International prosecutors earlier this week asked judges to impose a 40-year-jail sentence on Duch, a former maths teacher, for his role in the brutal 1975-1979 communist regime.

Tuol Sleng prison was at the heart of the Khmer Rouge security apparatus. Inmates were taken from there during Duch's tenure for execution at a nearby orchard now known as the 'Killing Fields'.

Under leader Pol Pot, the Khmer Rouge wiped out nearly 2m people through starvation, overwork and execution in their bid to turn Cambodia back to a rural 'Year Zero'.

During the nine-month trial, Duch's defence team has appeared to focus on getting a lighter sentence, by contesting his position within the regime and by highlighting his remorse, his time already served and his cooperation.

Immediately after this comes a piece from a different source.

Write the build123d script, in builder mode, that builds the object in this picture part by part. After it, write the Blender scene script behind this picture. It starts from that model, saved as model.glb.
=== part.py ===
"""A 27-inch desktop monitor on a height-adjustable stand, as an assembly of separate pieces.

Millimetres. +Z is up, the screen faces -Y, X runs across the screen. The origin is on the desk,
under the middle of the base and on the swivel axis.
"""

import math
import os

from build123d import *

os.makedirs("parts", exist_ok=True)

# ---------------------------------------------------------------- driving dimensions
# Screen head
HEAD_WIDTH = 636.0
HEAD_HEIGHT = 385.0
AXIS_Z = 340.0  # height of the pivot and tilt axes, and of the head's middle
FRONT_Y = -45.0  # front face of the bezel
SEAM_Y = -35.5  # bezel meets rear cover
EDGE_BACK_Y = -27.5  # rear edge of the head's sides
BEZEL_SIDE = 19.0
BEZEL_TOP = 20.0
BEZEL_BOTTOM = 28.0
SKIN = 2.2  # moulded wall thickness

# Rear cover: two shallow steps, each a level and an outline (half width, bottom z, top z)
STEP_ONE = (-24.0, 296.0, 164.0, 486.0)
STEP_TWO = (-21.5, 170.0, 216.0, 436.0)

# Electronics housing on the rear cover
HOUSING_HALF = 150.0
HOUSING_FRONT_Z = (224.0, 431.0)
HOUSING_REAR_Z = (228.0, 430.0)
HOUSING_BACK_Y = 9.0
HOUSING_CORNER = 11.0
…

But in the past week there have been signs of disharmony between Duch's Cambodian lawyers and his international counsel over their strategy.

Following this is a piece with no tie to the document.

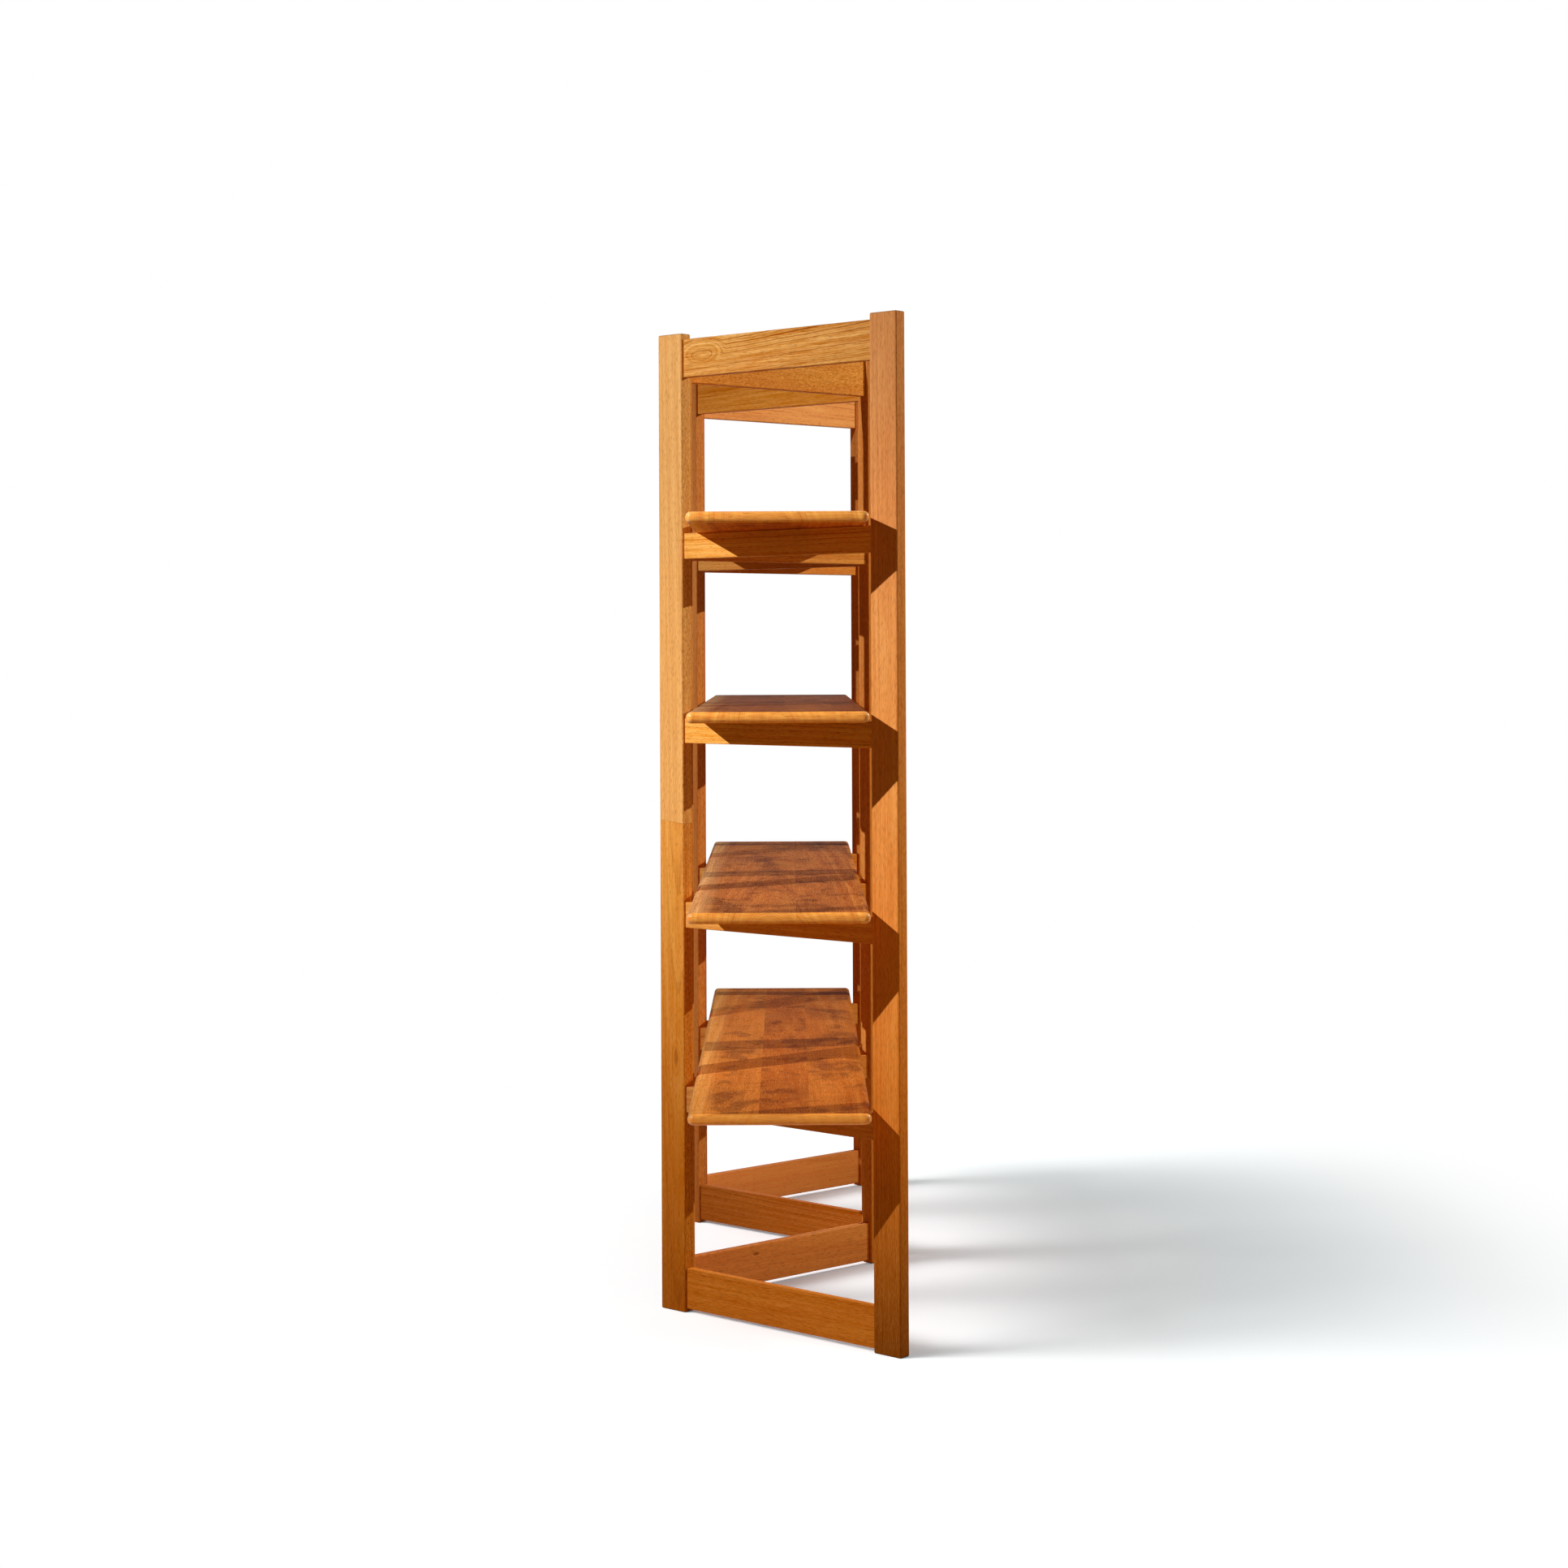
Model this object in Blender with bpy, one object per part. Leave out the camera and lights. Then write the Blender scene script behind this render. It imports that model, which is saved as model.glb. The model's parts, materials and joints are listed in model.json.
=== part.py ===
# Folding room divider bookcase: four ladder frames hinged in a zigzag, with four long shelves
# threaded through them. Metres, +Z up. The origin is on the floor, midway between the frames.
# The shelves run along Y. Left is -X and right is +X, seen from the near end at -Y.

import bpy
import bmesh
from math import cos, pi, radians, sin
from mathutils import Matrix, Vector

# Frames
frame_count = 4
frame_width = 0.582
frame_height = 1.830
fold_angle = radians(41.8)  # between each frame and the X axis, as the bookcase stands
fixed_frame = 2  # the others fold about this one

# Posts
post_width = 0.061
post_thickness = 0.0255
post_edge_radius = 0.003

# Rails
rail_thickness = 0.016
rail_edge_radius = 0.002
top_rail_height = 0.072
top_rail_drop = 0.011  # from the post's top to the rail's top
shelf_rail_height = 0.048
bottom_rail_height = 0.075
bottom_rail_lift = 0.007  # from the floor to the rail's underside

# Tenons on the rails' ends, and the mortises that hold them
tenon_length = 0.030
tenon_thickness = 0.008
tenon_shoulder = 0.010  # above and below the tenon

# Shelves
shelf_count = 4
shelf_overhang = 0.083  # past the four frames' run, at each end
shelf_side_clearance = 0.0045  # between a shelf and the posts' inner corners
shelf_thickness = 0.0195
shelf_corner_radius = 0.012  # in plan
shelf_edge_radius = 0.009  # top and bottom edges, nearly a full round
lowest_shelf_underside = 0.4205
top_shelf_drop = 0.3745  # from the posts' top to the top shelf's underside

# Butt hinges
hinge_height = 0.076
folded_gap = 0.002  # between two frames' faces when folded flat
leaf_width = 0.034  # from the pin's axis
leaf_thickness = 0.0016
leaf_corner_radius = 0.005
knuckle_radius = 0.003
knuckle_count = 5
knuckle_gap = 0.0004
pin_radius = 0.0014
pin_head_radius = 0.0024
pin_head_height = 0.0012
screw_head_radius = 0.0036
screw_head_rise = 0.0005
screw_radius = 0.0016
screw_length = 0.016
screw_inset = 0.012  # from the leaf's ends to the outer screws
screw_from_axis = 0.021

# Clearances
touch_gap = 0.0003  # between pieces that touch
pin_gap = 0.0003  # between the pin and the knuckles' bore
knuckle_housing_gap = 0.0006  # between the knuckles and the wood that is cut for them

# Facets
knuckle_sides = 12
small_round_sides = 8
edge_segments = 2
corner_segments = 4

# Sizes that follow
rail_run = frame_width - 2 * post_width - 2 * touch_gap
post_offset = (frame_width - post_width) / 2
hinge_offset = (post_thickness + folded_gap) / 2  # from a frame's middle plane to its pin
frame_pitch = frame_width * sin(fold_angle) + 2 * hinge_offset * cos(fold_angle)
corridor = (frame_width - 2 * post_width) * cos(fold_angle) - post_thickness * sin(fold_angle)
shelf_width = corridor - 2 * shelf_side_clearance
shelf_length = frame_count * frame_pitch + 2 * shelf_overhang
shelf_spacing = (frame_height - top_shelf_drop - lowest_shelf_underside) / (shelf_count - 1)
knuckle_pitch = hinge_height / knuckle_count
knuckle_length = knuckle_pitch - knuckle_gap
bore_radius = (pin_radius + pin_gap) / cos(pi / small_round_sides)
housing_radius = (knuckle_radius + knuckle_housing_gap) / cos(pi / knuckle_sides)
leaf_start = housing_radius + touch_gap  # the plate begins here, clear of the other leaf's knuckles


def clear_scene():
    for item in list(bpy.data.objects):
        bpy.data.objects.remove(item, do_unlink=True)


def make_material(name, colour, roughness, metallic):
    material = bpy.data.materials.new(name)
    material.use_nodes = True
    shader = material.node_tree.nodes["Principled BSDF"]
    shader.inputs["Base Color"].default_value = (*colour, 1.0)
    shader.inputs["Roughness"].default_value = roughness
    shader.inputs["Metallic"].default_value = metallic
    material.diffuse_color = (*colour, 1.0)
    return material


def add_box(shape, low, high):
    """Adds a box to the bmesh, from one corner to the opposite one."""
    low = Vector(low)
    high = Vector(high)
    size = Matrix.Diagonal((*(high - low), 1.0))
    bmesh.ops.create_cube(shape, size=1.0, matrix=Matrix.Translation((low + high) / 2) @ size)


def add_cylinder(shape, radius, low, high, sides, at=(0.0, 0.0), axis="Z"):
    """Adds a cylinder to the bmesh. It stands on Z, or lies along Y with at giving its X and Z."""
    made = bmesh.ops.create_cone(
        shape, cap_ends=True, segments=sides, radius1=radius, radius2=radius, depth=high - low
    )
    middle = (low + high) / 2
    half_step = Matrix.Rotation(pi / sides, 4, "Z")
    if axis == "Z":
        move = Matrix.Translation((at[0], at[1], middle))
    else:
        move = Matrix.Translation((at[0], middle, at[1])) @ Matrix.Rotation(pi / 2, 4, "X")
    bmesh.ops.transform(shape, matrix=move @ half_step, verts=made["verts"])


def mesh_from(shape, name):
    mesh = bpy.data.meshes.new(name)
    bmesh.ops.recalc_face_normals(shape, faces=shape.faces)
    shape.to_mesh(mesh)
    shape.free()
    return mesh


def combined(base, steps, name):
    """The mesh that is left after each (operation, mesh) step is done on the base mesh."""
    scene = bpy.context.scene.collection
    body = bpy.data.objects.new("working_body", base)
    scene.objects.link(body)
    helpers = [body]
    for operation, mesh in steps:
        tool = bpy.data.objects.new("working_tool", mesh)
        scene.objects.link(tool)
        tool.hide_render = True
        tool.display_type = "WIRE"
        modifier = body.modifiers.new(operation.lower(), "BOOLEAN")
        modifier.operation = operation
        modifier.solver = "EXACT"
        modifier.object = tool
        helpers.append(tool)
    bpy.context.view_layer.update()
    graph = bpy.context.evaluated_depsgraph_get()
    result = bpy.data.meshes.new_from_object(body.evaluated_get(graph))
    result.name = name
    for helper in helpers:
        bpy.data.objects.remove(helper, do_unlink=True)
    return result


def rounded_box_mesh(low, high, radius):
    """A box with its edges rounded."""
    shape = bmesh.new()
    add_box(shape, low, high)
    bmesh.ops.bevel(
        shape, geom=shape.edges[:], offset=radius, offset_type="OFFSET", segments=edge_segments,
        profile=0.5, affect="EDGES",
    )
    return mesh_from(shape, "rounded_box")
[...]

Kar Savuth said for the first time that Duch should be acquitted, while French defence lawyer Francois Roux said only that the court should consider Duch's expressions of remorse in mitigation when sentencing.

Prosecutors said they were 'surprised' by Duch's last-minute request.

'The fact that he (Duch) entered a request for an acquittal reinforces in our mind that the remorse is limited,' international prosecutor Bill Smith told a hastily arranged press conference at the court.

'We the co-prosecutors have been taken by surprise. It's still in my mind unclear whether there was agreement or disagreement between the national and international counsel,' Mr Smith said.

But he said that there appeared to have been enough cooperation in the defence team to ensure that Duch would not be able to appeal against the judgement on the grounds that he was not properly represented.

The court's panel of five judges, two of them foreign, is expected to hand down a verdict early next year.

The tribunal can impose a maximum life term and does not have the power to impose the death penalty.

The court, set up in 2006 as a final chance to find justice for victims of the blood-soaked regime, has already been mired in controversy over alleged political interference and allegations about kickbacks in return for jobs.

'Because of the behaviour of the defence it was a good day for the prosecution but an unfortunate day for justice and a very disappointing day for the victims,' said Eric Holder, a human rights professor from the University of California at Berkeley, who is attending the trial.

Pol Pot died in 1998. The joint trial of four other more senior Khmer Rouge leaders is expected to start in 2011, while the court is considering whether to open cases against five other former Khmer Rouge cadres.